When I was a little kid, my older brother Fred got polio very badly when he was about eleven years old.

The polio virus is extremely contagious, and Fred was completely paralyzed, and the government posted huge yellow quarantine signs on the trees around our house and that time was referred to as the “Summer Without Children” because the polio virus is mostly a pediatric disease infecting kids under five years of age or anyone who is unvaccinated.

During that epidemic, 3,200 died and 21,000 were left with mild to permanently disabling paralysis. The Covid-19 lockdown was the second quarantine I have lived through. Since my dad was a doctor and my mother a teacher in the Boston school system who “wasn't having it” at all with my brother being so sick my parents went to war against polio invading our family life.

With the assistance of medications and rigorous daily physical therapy, my brother recovered and as a nineteen-year-old was able to pass his physical to enlist in the Navy-just like my US Navy veteran Dad.

Now I am completely vaccinated with the Moderna vaccine against Covid just like everyone got the Salk vaccine starting in 1954 and pretty much eliminated polio with no cases reported in the US since 1979 and only 441 cases worldwide last year mostly in Afghanistan, Pakistan, and Nigeria. So, I am a believer in the efficacy of vaccines.

Last week I drove my friend Theresa to the Sullivan County Community College to get her first vaccine shot. (For some extra sparkle-did you know that Gene Simmons the co-founder of the Band Kiss and a noted entrepreneur and writer is an alumnus of SCCC earning a degree in Secondary Education?)

Thankfully, the location had plenty of signs on the campus roadways and Dan Hust the Director of Communications for the County did a nifty video for the County website which I watched several times on how to successfully navigate the serpentine roads to get to the fieldhouse location.

Once entering the Paul Gerry Fieldhouse, the operations and setup ran as smooth as silk with very friendly and accommodating staff and volunteers.

I also had some time to speak with Dr. Bruce Ellsweig, the Sullivan County Medical Director for Public Health, who was at the vaccination site and monitoring the wellbeing of those who had been vaccinated or getting vaccinated to assure no one had any adverse reactions or problems.

Theresa and I got there at 11:25 am and after having our temperature taken, appointment check-in, getting vaccinated, scheduling her second shot, and sitting in the recovery section for fifteen minutes we were back in the car by 12:05!

What was very welcoming for many of the older visitors were the staff and volunteers who cheerfully guided everyone along to the next stop in the process.

While the SCCC location is not exactly a hop, skip and a jump from the Town of Highland, it is a nice easy ride and the vaccination location run by the County is very efficient and not the least bit scary.

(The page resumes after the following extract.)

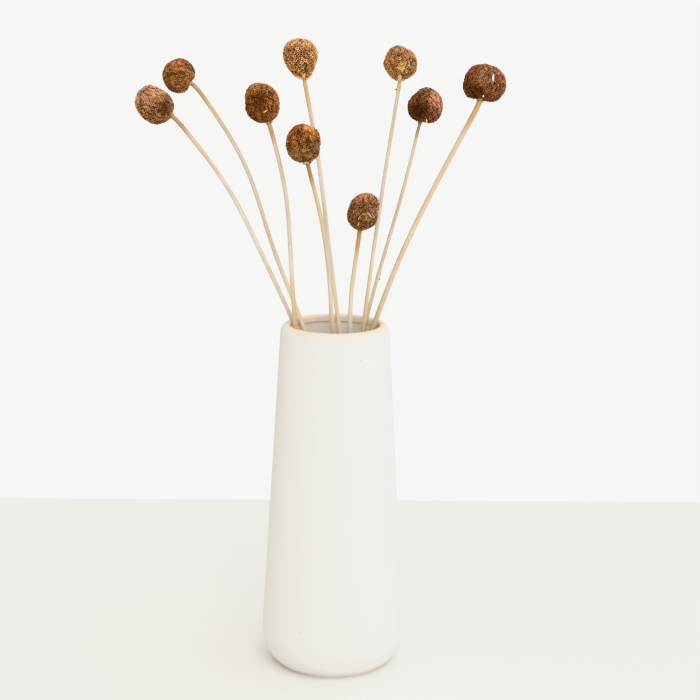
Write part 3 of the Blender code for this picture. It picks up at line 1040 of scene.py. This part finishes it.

According to Nancy McGraw, Sullivan County's Public Health Director, just over 1,000 Covid vaccines are being distributed at the SCCC location every week. Several pharmacy locations in Monticello require that you sign up for their pharmacy program (Walgreens) and some CVS drug stores do not have the Vaccine Verification Cards available which may be a problem with more talk of “vaccine passports” for travelers or anyone who needs to verify that they have been fully vaccinated.

Thinking back to the terrible polio virus epidemic that happened in the 1950's soon after the end of World War II when all Americans united against a common enemy and pulled together and got vaccinated and eliminated the polio virus, we find ourselves in similar circumstances during the Covid-19 epidemic.

So once again we need to pull together as Americans and citizens of our ever-shrinking world and when it is your turn to get the vaccine take the shots and help kill off covid-just like we did with polio- and save countless of thousands of lives and keep us all safe in the future.